In early August 2011, Google's Chief Legal Officer blogged that: "Android's success has yielded a hostile campaign by Microsoft, Oracle, Apple and other companies waged through bogus patents." Later in August 2011, Google buys Motorola and its 17,000 patent portfolio to vigorously "defend Android."
In August 2012, Apple wins a $1.05b patent infringement suit against Samsung for copying many distinguishing features of the iPhone and iPad. Google responds by encouraging the media to expect a patent truce which it knows is not likely.
Google's Chairman Eric Schmidt made a potentially incriminating admission at Motorola's new phone launch in publicly admitting that "we were late to tablets" and that only 70,000 of Google's 1.3 million daily Android activations are tablets. That's potentially incriminating because during 2008-2009, when Mr. Schmidt was still on Apple's board, Steve Jobs made sure to keep Eric Schmidt in the dark about development of the iPad. Isn't it interesting that when Mr. Schmidt was on Apple's board and aware of the iPhone, Google was not "late" to the smart phone market (Google-Android now has dominant market share), but when Google's Schmidt was out of the loop as a board director on the existence of the iPad, Google is somehow "late" to the tablet market?
The big overall takeaway here is that if Google's leadership is willing and comfortable stealing from longtime personal friends and colleagues who have given generously to them and greatly helped them succeed at most every stage, Google could be expected to have no compunction stealing from people they don't know. This also helps explain why Google has by far the worst intellectual property infringement record of any major American corporation and why so many companies and people are suing Google around the world for intellectual property infringement.

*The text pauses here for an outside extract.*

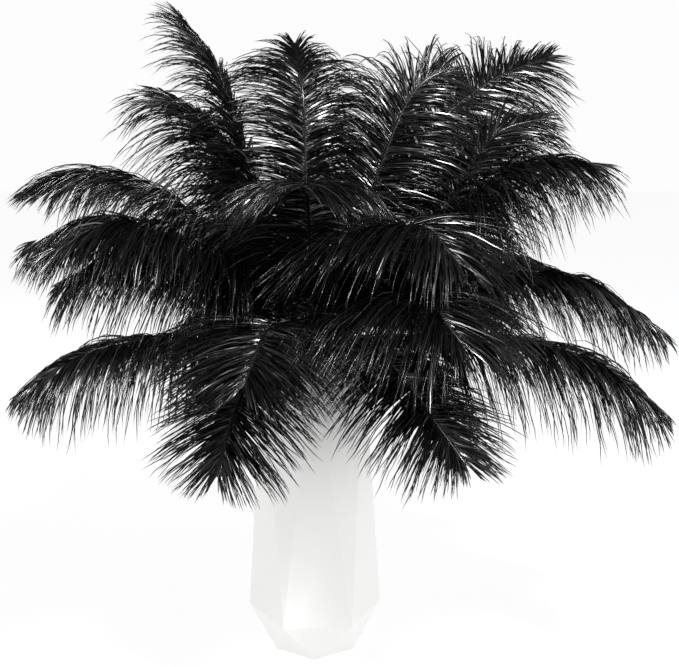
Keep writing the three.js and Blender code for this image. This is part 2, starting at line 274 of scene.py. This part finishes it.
def grow_side(shaft, spec, side, rng):
    """One side's locks, and the single barbs that start between them and run into them."""
    barb, _, swept, hang, curl = spec[3:]
    count = LOCKS_PER_SIDE
    u = (np.arange(count) + rng.uniform(0.1, 0.9, count)) / count
    is_ragged = rng.uniform(0, 1, count) < RAGGED_SHARE
    ragged = np.where(is_ragged, rng.uniform(*RAGGED_LENGTHS, count), 1.0)
    length = barb * vane_outline(u) * rng.uniform(*LOCK_LENGTHS, count) * ragged
    leaning = lerp(swept, TIP_SWEEP, u ** 5)
    sweep = np.radians(leaning + rng.normal(0, LOCK_SWEEP_SPREAD, count))
    hangs = hang * vane_outline(u) * rng.uniform(*HANG_SHARES, count)
    curls = curl * vane_outline(u) * rng.uniform(*CURL_SHARES, count)
    lift = np.radians(rng.normal(0, LOCK_LIFT_SPREAD, count))
    locks, crown = barb_lines(
        shaft, side, u, length, sweep, hangs, curls, lift, LOCK_SWAY, rng, LOCK_SEGMENTS)

    own = np.repeat(np.arange(count), BARBS_PER_LOCK)
    singles = len(own)
    apart = rng.uniform(-1.0, 1.0, singles) / count
    reach = rng.uniform(*BARB_REACH, singles)
    roots = np.clip(u[own] + apart, 0.0, 0.999)
    fine_sweep = sweep[own] + np.radians(rng.normal(0, BARB_SWEEP_SPREAD, singles))
    fine_hangs = hangs[own] * rng.uniform(*HANG_SHARES, singles)
    fine_lift = lift[own] + np.radians(rng.normal(0, BARB_LIFT_SPREAD, singles))
    fine, fine_crown = barb_lines(
        shaft, side, roots, length[own] * reach, fine_sweep, fine_hangs, curls[own], fine_lift,
        BARB_SWAY, rng, BARB_SEGMENTS)
    v = np.linspace(0.0, 1.0, BARB_SEGMENTS + 1)
    place = v[None] * reach[:, None] * LOCK_SEGMENTS
    cell = np.minimum(place.astype(int), LOCK_SEGMENTS - 1)
    rows = own[:, None]
    along = lerp(locks[rows, cell], locks[rows, cell + 1], (place - cell)[..., None])
    gathering = rng.uniform(*GATHERING, singles)[:, None, None]
    gathered = smoothstep(v, GATHERED_FROM, GATHERED_BY)[None, :, None]
    fine = lerp(fine, along, gathering * gathered)
    return clear_of_vase(locks), crown, clear_of_vase(fine), fine_crown


def axes_along(forward, crown):
    """The directions across and out of each barb, square to the way it runs."""
    side = unit(np.cross(forward, crown[:, None, :]))
    return side, np.cross(side, forward)


def copies(triangles, count, each):
    """One barb's triangles, repeated for a count of barbs with so many vertices each."""
    shifted = np.array(triangles)[None] + (np.arange(count) * each)[:, None, None]
    return shifted.reshape(-1, 3)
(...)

The jocks in my high school tried that a few times, till I showed them that a farm boy can really kick a$$ if you make him mad.
The football couch laughed so hard he was almost sick. Told the guys “Don't mess with Red. He castrates 200 lb boars on the farm, and you guys are not that mean!”
Also a funny thing. I have a good job as an engineer, many of those guys ended up working for minimum wage.
This "don't be evil" mantra is bullshit."Heh...
Then why don't you care less?
Everything, Steve, wherever you are, is a “stolen product”, as even Bob Dylan observes in the latest interview accusing him of plagiarism.
Thanks!
The inventor laptop computer died the other day I read somewhere (his name I forgot.) Shouldn’t we have just one brand of laptop computers now?
One car company, one washing machine company, one nuclear bomb company, one refocusable photography company, one healthcare company, OK, OK, I’ll stop!
http://www.songfacts.com/detail.php?id=490
“Only Wanna Be With You” Songfactsâ¢
This song is a tribute to Bob Dylan. It contains lyrics from various Dylan songs, including a mention of Dylan’s “Tangled Up In Blue.” Some of the words come directly from Dylan’s track “Idiot Wind”... Apparently, Dylan felt the “tribute” infringed too closely on original work, and he sued the group for unauthorized use of his lyrics. According to VH1, he received a large, out-of-court settlement in 1995.
The iPhone is better because of the competition.
To be a perfectly good American: So f****ing what? I got some really cool toys, cheap.
How do you steal something you PAID FOR? Apple paid Xerox for those visits to PARC with pre-IPO Apple common stock shares... and had permission to use anything they learned in two 8 hour visits. You cannot STEAL what you bought and paid for. Please quit spreading lies.
You mean this thing?
Not at all anything like the iPhone... , blue LED backlight, 240 x 320 pixel resolution 2.88" 64K color TFT color resistance grid touch screen, requiring a stylus to make selections, and it did not have the capabilities of the iPhone... it had addressbook, browser (if you could call it that), mail, calendar, calculator, notes, messaging, a simple camera, and a few simplistic games. It was a "feature phone." It had no multitouch, no music, no video, no capability of adding third party apps.
ZERO. They had props. Nothing worked. That is not what is referred to as prior art.
I’m not trying to make the point that the 6700 is exactly like the iphone. I am responding to this article, which is making the case that the idea of Google developing a smartphone itself is part of the whole feud between Jobs and Google. I’m saying that’s a unwarranted reason for Jobs’ anger problem.
There are a number of things that make the Samsung case unique to Samsung, not Android as a whole.
1. While Samsung argued prior art, it did not make a believable case that it was inspired by these things at the time of development.
2. Apple did a good job uncovering documents that seemed to indicate that Samsung was directly copying Apple as it developed their phones and hardware. Thus the “willful” patent violations. I think Apple would have a much harder time finding that kind of willful violation for the larger Android ecosystem.
3. Samsung’s defense mistakenly didn’t ask for a change of venue. This trial took place a few miles from Apple’s headquarters. The comments from jurors after the trial seem to indicate that was a factor in their decision. Samsung came across as the foreign company stealing from the good-old home-grown company. That is not the case with Google.
4. Many observers have stated that the jury had no way of fully understanding the complexity of the case with such a short deliberation.